As we are aware that your plans for- a Conference on unity are already known to groups in Vancouver, or at least, to certain groups, we feel it necessary, in view of the tight deadline that your letter gives us, to send them a copy of this letter accompanied by a copy of the invitation dated March 10 that you sent us.

If you decide that this conference must take place before April – and we see no reason for this – we regret to inform you that e would not be able to take part in organizing it. However, we will most certainly be present to defend our position on the unity of Marxist-Leninists.

We would like to take advantage of this occasion to reiterate our invitation to you to take part in the April 9 and 10 conference in Montreal on the path of the revolution in Canada. It is the duty of Marxist-Leninists to defend their positions at all times, and this is even more true for a Conference, which, according to you, will bring together a number of opportunists, for, as Mao Tse-tung put it: “Marxism develops in the struggle against that which is anti-Marxist”.

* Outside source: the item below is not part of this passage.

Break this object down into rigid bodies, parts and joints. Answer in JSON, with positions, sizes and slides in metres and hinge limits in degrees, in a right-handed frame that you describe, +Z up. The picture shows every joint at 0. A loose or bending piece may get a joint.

We are looking forward to receiving an answer from you in the near future. We would like to inform you that the Vancouver comrades are thoroughly capable of representing our group in the case that we might be able to work together, along with the other groups, on organizing this Conference on unity in Vancouver. We would hope, however, that you would send a copy of all correspondence on this subject to our central leadership by the channels you are aware of.

Finally, taking into account the obvious relationship between your proposal on a conference on unity in Vancouver, on one hand; and your campaign to boycott the Montreal conference on the path of the revolution, on the other, we reserve the right to make this correspondence public in that it concretely illustrates the different positions and tactics current In the Marxist-Leninist movement on the question of its unification.

Intensify the struggle against sectarianism in order to develop the demarcation between Marxism-Leninism and opportunism!

Communist greetings,
The Political Bureau of IN STRUGGLE!